The skills needed by a CEO at this stage are heavily weighted towards business development and sales. The CEO often is the most effective salesperson in the company – and a hands-on approach is critical to creating initial sales wins. The CEO at this stage must still have many of the qualities of a Visionary, particularly when it comes to being a “magnet for talent” to build out the team. Thus, the American football quarterback is an archetype: a great all-around performer who leads the team by example.
Market acceptance and growth
CEO archetype: The Coach
At this stage in a company’s development, it is no longer a question of whether or not the company will be able to achieve success – the question is how much, and how quickly. The key goals for the CEO are to build sales and services infrastructures, enter new geographies and markets and manage for rapid growth. The skills needed are experience in professionalizing sales, marketing and services to create repeatable processes, and building a corporate structure to support growth. The company’s growth is now usually not confined to only one geographic region. The CEO at this stage of development must have a global mindset, and must infuse that throughout the organization. While the CEO is likely to still be involved in critical sales approaches and partnership negotiations, at this stage the CEO’s role must evolve to one of coaching others, and making sure the best performers are given the opportunity to succeed – or fail – on their own merits.

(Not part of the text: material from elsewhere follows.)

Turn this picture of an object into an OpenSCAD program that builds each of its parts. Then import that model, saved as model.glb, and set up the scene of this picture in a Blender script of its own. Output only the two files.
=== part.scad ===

CEO archetype: The General
Companies that reach this stage of development face issues of managing for efficiency and profitability, extending or paring product lines, and defending existing positions. The skills needed are professional management, with a focus on managing to maximize the bottom line and delivering new products and services in a repeatable fashion. CEOs at this stage will ideally have merger and acquisition experience, and strong experience managing global operations. The CEO is likely to have strong “lieutenants” reporting to them – with the CEO responsible for devising the overall strategy and picking the right lieutenants to lead divisions or functional groups within the overall company.
When to change CEOs
The requirements of each stage of development are so different that it is very unusual to find one person who can effectively lead an organization through more than two or three of those stages. It is equally unusual to find one person who truly enjoys the issues related to leading a very early-stage start-up and managing a much larger, more mature organization. In addition to the skills required being different for each stage, the personality types that are attracted to different stages of company growth are quite distinct.

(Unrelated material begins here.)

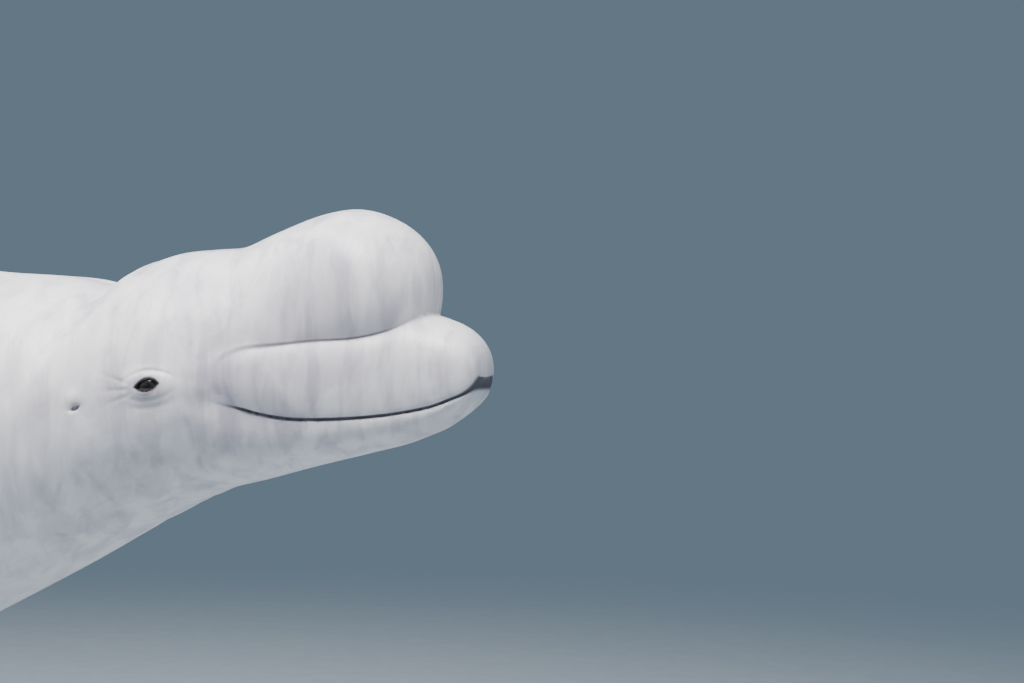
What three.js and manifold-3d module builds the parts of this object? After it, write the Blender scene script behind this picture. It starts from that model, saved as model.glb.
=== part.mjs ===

The only individuals who tend to remain passionately involved in a business across all stages of a company’s development are founders. Notwithstanding the relatively uncommon cases of Bill Gates, Larry Ellison and Steve Jobs, founding CEOs typically lack the critical skills necessary to be an effective CEO through all stages of a company’s growth. Those who do last as CEOs across stages typically bring on a strong number 2 to support them as early as possible. Even then, conflicts between founders and professional managers often flare out of control, particularly over operational issues. These conflicts are often over differences between the belief of the founder in the need for more vision and passion, versus pragmatism and drive for quantifiable results on the part of the professional management team.
A founding CEO is typically better suited to move into a CTO, Product Visionary or Board role once a company achieves commercial scale. Board roles enable the founder’s passion and vision to continue to benefit the company, and also allow a CEO with more experience in the next stage of development to grow and manage the company without having to “learn on the job”.
A key tenet in changing CEOs is that sooner is typically better than later. Most boards change CEOs too late. Experienced board directors will confirm that as soon as questions arise about the competence and ability of a CEO to take a company to the next level, it is probably already past time to make a change. The ideal time is often just prior to or just after a company moves from one stage in the lifecycle to another, and done in a planned fashion.
Of course, a change should be made immediately if a CEO doesn’t show passion for leadership – and unfortunately, this does happen with some frequency. Sometimes their passion wanes because the CEO becomes burned out from the pace and challenge of building a company; sometimes it is because they are personally motivated by building, rather than managing. In either case, a quick change is critical.
Changing CEOs is difficult under any circumstances, and has the potential to be either massively disruptive or a motivating shot in the arm. The best way to minimize the potential for disruption to discuss the potential for change with the incumbent CEO, board and management team from the beginning, using a company’s potential lifecycle issues as the basis for those discussions. By applying the lifecycle needs of the company against the human capital skill sets needed to make the company successful at each stage, everyone involved can realize that success is measured by achieving the goals of one or two of the stages – not by tenure.
At the start-up stage, it is important for founders to understand that they can have an important role in the company other than CEO, and that their success will be measured not by their own title, but by the success of the organization they created. Or to put it more bluntly, founders often have to decide if they would rather be rich, or be the king – history has shown it’s rare to be both.
How to change CEOs
The board and CEO should always have a plan for succession in place well before a change must be made. Unfortunately, boards all too often avoid succession planning and an evaluation of a CEO’s skills agains the needs of the company until it is too late. Early buy-in and planning on the part of the board and executive team that changes likely will be made as the company evolves makes changes infinitely easier when they inevitably do happen.
Sometimes CEOs just need the right lieutenants to backstop them with skills they don’t have. With the right team, a change may be able to be avoided. Unfortunately, the tendency of boards is simply to shoot the CEO if things aren’t going well – without examining why things aren’t working out as hoped for the company. It is important to make sure the entire management team is assessed for suitability to drive the company to the next level, not just the CEO.
If change is inevitable, the board should evaluate whether or not the current CEO should be kept in the organization in some capacity. This is often best in the case of founder/CEOs, as long as the founder truly wants to make the company successful and can set aside their ego enough to let go of their baby. The board and outside consultants should work with the founder to help them understand how they can take on a new role in the company. The goal in all cases is to make the incumbent CEO – founder or not – part of the solution of how the company can advance to the next level.
Even though few people have the skills and personality to take a company through all the stages of its lifespan, an incumbent CEO should never be viewed as the root cause of all problems in a company, and a new CEO should never be viewed as a messiah who can save a foundering company all by themselves. Building a successful company is always a team effort.